In those early days of the Web, Clare felt like a pioneer. There were relatively few people who knew anything about online strategies or user-centered design, much less who'd been trained in it. "But I'm an opportunist. I wasn't shy about asking for everything I thought I might need: staff, support and a budget for consulting and training."
"One of the first things I did was to get an outside review of our online program," said Clare, "of the web sites themselves, and our technical infrastructure. Was the technology going to support what we needed to do? Were our staffing structure and levels appropriate?"
Clare had HFI come in to do a major assessment. She worked with them closely, watching HFI's UX practitioners perform a heuristic review, test the AO's sites at individual federal courts throughout the country, record benchmark results and retest to look for improvements, using the process to learn as much as she could about user-centered design.
"It was a grand opportunity," Clare says. The experience convinced her that user-centered design could help her create a better online experience for all court employees using the AO's sites. So Clare soon took HFI classes herself, passed the Certified Usability Analyst examination and became a CUA.

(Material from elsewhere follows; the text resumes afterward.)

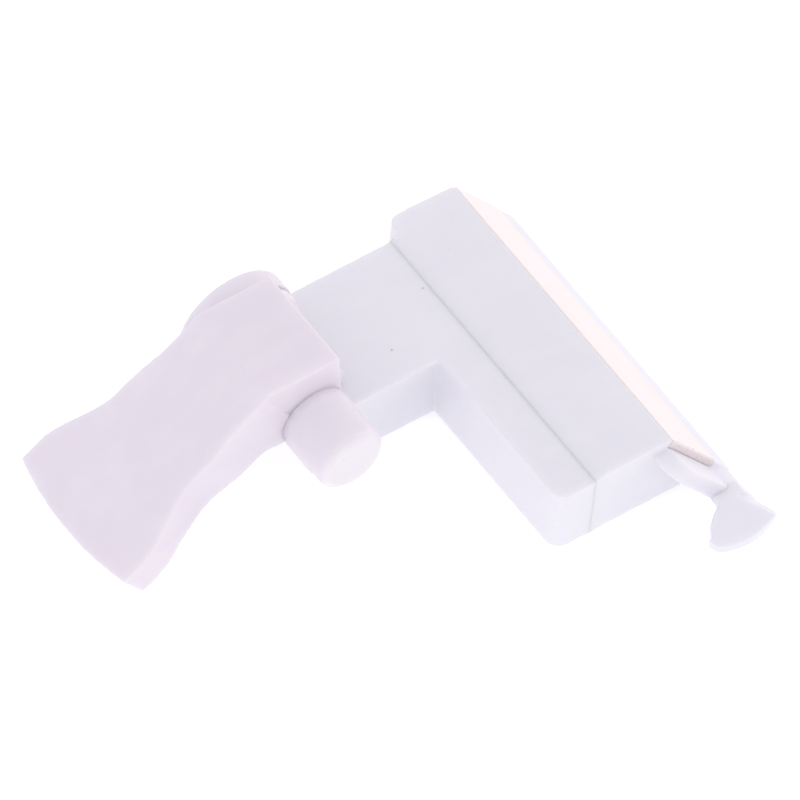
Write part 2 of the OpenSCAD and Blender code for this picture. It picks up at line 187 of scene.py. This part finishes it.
def plastic(name, base, deep, edge, seed=0.0, rough=0.42, shade_and_grit_end=None, pale_end=None):
    """Milky moulded nylon: clouds, edges painted pale as glowing and worn, painted shade in creases,
    rare dark specks, satin grain and sink marks.
    """
    material, tree, shader = new_material(name)
    vector = object_vector(tree)
    shift = vector.node
    shift.inputs["Location"].default_value = (seed, 2 * seed, 3 * seed)
    flow = object_vector(tree, (0.25, 1.0, 1.0))

    # Slow clouds in the resin and streaks along its flow.
    clouds = ramp(tree, noise(tree, vector, CLOUDS, 3.0), ((0.32, 0), (0.68, 1)))
    streaks = ramp(tree, noise(tree, flow, STREAKS, 2.0), ((0.45, 0), (0.75, 1)))
    colour = tint(tree, clouds, base, deep)
    colour = blend_in(tree, streaks, 0.22, colour, edge)

    # Painted edge glow: edges are thinner, so light through them makes them look paler, and handling
    # also wears and polishes them.
    geometry = tree.nodes.new("ShaderNodeNewGeometry")
    edges = ramp(tree, geometry.outputs["Pointiness"], ((0.5, 0), (0.58, 1)))
    scuffs = ramp(tree, noise(tree, vector, SCUFFS, 5.0), ((0.4, 0.25), (0.62, 1)))
    edge_glow_and_wear = calc(tree, "MULTIPLY", edges, scuffs)
    colour = blend_in(tree, edge_glow_and_wear, 0.45, colour, edge)
    # Painted shade: creases and hollows are darkened.
    crease_shade = ramp(tree, geometry.outputs["Pointiness"], ((0.40, 1), (0.49, 0)))
    colour = blend_in(tree, crease_shade, 0.2, colour, CREASE_SHADE_TINT)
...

HFI's assessment gave the AO important feedback on how to improve its technical platform, telling them they should upgrade their statistics software and invest in more servers (for redundancy) and in content management software (CMS).
"At the time a CMS was 'bleeding edge' technology," says Clare. "I didn't know better, so I jumped into it. The content management software greatly helped us standardize during the migration of content when we initiated the redesign of our two intranet sites – the J-Net, the AO's 80,000 page intranet for all federal courts, and the AO-Web, the AO's 10,000 page intranet for AO staff. It was no small job, as you might imagine. We spent many, many hours cleaning up the language and formatting to make it Web-friendly. If our content is dense and dull – written like a law – no one will read it!"

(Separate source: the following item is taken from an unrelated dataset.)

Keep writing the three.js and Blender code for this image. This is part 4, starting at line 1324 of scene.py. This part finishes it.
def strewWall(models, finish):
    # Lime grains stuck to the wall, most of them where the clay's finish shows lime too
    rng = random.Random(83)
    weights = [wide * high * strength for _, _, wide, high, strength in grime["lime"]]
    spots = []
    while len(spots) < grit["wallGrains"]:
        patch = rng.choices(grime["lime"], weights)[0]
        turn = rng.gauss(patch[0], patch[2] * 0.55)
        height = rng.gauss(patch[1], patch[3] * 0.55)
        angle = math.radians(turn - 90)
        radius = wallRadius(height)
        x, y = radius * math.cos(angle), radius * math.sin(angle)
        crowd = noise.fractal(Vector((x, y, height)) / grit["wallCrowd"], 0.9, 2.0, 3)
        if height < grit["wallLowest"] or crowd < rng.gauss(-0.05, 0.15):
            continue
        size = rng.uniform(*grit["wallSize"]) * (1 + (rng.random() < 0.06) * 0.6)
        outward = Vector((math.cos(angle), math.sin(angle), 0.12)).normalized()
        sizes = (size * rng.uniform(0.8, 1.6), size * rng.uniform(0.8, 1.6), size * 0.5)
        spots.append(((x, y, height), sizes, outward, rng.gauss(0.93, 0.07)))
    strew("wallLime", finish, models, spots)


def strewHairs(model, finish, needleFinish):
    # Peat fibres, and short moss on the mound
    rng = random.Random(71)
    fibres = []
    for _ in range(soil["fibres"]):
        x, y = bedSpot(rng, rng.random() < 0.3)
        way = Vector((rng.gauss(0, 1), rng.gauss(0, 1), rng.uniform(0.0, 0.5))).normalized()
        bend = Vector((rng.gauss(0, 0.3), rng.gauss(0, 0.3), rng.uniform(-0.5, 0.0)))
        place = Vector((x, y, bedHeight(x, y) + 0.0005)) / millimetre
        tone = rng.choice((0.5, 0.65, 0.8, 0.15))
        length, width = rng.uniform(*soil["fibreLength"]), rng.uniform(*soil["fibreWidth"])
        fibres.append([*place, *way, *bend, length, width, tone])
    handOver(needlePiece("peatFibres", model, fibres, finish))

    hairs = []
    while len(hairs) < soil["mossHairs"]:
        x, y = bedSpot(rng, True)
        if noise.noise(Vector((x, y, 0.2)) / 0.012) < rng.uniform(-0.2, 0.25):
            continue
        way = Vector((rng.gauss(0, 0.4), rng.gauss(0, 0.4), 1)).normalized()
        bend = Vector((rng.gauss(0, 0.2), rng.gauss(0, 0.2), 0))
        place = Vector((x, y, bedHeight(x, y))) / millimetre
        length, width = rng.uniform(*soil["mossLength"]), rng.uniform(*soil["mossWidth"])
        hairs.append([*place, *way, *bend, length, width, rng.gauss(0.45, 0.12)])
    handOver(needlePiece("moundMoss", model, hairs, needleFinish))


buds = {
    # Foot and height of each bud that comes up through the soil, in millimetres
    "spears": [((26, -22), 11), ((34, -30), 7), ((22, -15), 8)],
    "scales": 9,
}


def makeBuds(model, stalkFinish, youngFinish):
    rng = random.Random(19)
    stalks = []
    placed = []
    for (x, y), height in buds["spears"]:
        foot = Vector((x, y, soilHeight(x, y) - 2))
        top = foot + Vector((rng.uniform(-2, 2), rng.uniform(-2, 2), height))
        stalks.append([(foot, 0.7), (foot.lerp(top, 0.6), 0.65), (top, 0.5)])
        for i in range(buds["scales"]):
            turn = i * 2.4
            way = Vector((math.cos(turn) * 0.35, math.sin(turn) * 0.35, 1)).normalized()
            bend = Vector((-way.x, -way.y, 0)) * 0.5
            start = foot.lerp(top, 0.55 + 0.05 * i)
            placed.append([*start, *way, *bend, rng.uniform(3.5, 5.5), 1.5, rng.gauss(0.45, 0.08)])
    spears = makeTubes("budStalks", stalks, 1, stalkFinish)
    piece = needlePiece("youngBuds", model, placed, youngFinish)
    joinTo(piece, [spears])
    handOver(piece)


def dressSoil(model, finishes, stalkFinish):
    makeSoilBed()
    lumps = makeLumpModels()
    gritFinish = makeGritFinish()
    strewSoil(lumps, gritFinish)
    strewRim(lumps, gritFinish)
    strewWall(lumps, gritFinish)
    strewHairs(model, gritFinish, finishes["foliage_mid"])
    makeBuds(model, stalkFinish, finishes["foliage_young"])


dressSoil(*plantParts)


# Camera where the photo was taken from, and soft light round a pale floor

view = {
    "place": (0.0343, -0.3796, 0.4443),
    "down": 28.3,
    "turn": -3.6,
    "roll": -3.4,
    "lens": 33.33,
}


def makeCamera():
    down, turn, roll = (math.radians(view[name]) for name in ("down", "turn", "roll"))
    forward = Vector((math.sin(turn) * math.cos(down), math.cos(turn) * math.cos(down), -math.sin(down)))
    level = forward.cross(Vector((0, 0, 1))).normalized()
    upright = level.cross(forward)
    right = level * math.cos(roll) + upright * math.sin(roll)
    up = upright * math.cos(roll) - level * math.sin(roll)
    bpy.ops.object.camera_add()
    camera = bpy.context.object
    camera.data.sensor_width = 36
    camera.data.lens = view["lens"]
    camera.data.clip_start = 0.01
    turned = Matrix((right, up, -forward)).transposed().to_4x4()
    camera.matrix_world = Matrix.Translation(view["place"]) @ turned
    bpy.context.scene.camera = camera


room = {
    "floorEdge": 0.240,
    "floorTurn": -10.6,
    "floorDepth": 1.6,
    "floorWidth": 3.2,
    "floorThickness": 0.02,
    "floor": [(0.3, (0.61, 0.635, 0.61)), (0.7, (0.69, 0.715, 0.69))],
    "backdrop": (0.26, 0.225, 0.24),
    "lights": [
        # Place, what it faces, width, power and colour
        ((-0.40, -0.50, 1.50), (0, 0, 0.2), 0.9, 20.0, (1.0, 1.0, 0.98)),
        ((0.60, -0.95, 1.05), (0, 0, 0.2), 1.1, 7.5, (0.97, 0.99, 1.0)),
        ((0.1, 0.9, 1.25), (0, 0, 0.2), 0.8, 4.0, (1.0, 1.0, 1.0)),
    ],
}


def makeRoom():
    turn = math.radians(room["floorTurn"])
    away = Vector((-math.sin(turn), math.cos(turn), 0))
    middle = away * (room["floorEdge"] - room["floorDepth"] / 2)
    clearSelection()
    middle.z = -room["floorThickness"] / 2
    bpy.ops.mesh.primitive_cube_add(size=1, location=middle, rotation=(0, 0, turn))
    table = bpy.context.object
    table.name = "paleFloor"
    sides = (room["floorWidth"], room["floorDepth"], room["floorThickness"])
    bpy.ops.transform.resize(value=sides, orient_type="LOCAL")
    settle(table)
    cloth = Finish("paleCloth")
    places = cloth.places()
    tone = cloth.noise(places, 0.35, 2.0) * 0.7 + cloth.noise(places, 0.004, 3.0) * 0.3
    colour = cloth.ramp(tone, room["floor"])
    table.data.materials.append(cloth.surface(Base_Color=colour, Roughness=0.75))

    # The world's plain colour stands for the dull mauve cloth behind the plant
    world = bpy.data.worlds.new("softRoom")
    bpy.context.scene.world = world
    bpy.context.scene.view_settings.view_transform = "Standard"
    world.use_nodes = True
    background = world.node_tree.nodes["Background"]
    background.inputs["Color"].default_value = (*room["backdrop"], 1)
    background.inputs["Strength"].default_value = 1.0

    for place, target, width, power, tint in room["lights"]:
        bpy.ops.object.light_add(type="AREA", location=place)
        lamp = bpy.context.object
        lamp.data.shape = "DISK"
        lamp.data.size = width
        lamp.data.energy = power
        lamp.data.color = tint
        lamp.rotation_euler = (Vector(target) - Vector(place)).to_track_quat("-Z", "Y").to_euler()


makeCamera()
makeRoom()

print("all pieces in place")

Clare's focused, user-centered design strategy has resulted in two highly effective intranet sites with innovative features that have drawn rave reviews. A series of eight videos posted on the J-Net site to orient its users won the Telly Awards bronze medal for employee communications. Clare was also asked to be a judge for the (federal government) Web Content Managers Best Practices Awards.
Clare's management style is strategic – she takes advantage of every opportunity to make sure her technical and content teams are fully staffed ("We have always been in a growth mode," she says) and fully trained to address the agency's emerging web issues.
"I thought, if HFI user-centered training was so good for me, I should offer courses for AO staff who create web content." Clare pulled strings for a special training budget to offer these courses, many conducted by HFI. She strongly encourages employees to get their CUA certification and offers ongoing, advanced UX courses, too. She also makes sure other stakeholders at the Administrative Office understand critical aspects of her user-centered design program.
"As we performed the J-Net and AOWeb migrations, we offered courses to staffers whose pages were affected, explaining why their content was being migrated into a centrally administered, uniform architecture and design. We showed them how to design for new content and test it. We needed stakeholders to understand our online strategy. Program managers now realize that their web pages are their single most important vehicle for shaping the message they need to get out to the courts. That helps them, but it also helps us a great deal."
Clare and the AO's Web program have come a long way since she was asked to make sense of several barely usable sites. At every step, she has taken full advantage of her HFI training and the UX resources that Human Factors made available to her. She feels she could not have succeeded without them.
"When I came into this job I had never done anything like this. But in managing the Web program I felt like I finally found what I really, really enjoy doing. This is my passion. Plus, I've essentially been getting a data dump from the brains of top usability experts, like those at HFI. After ten years of doing that, I'm good now."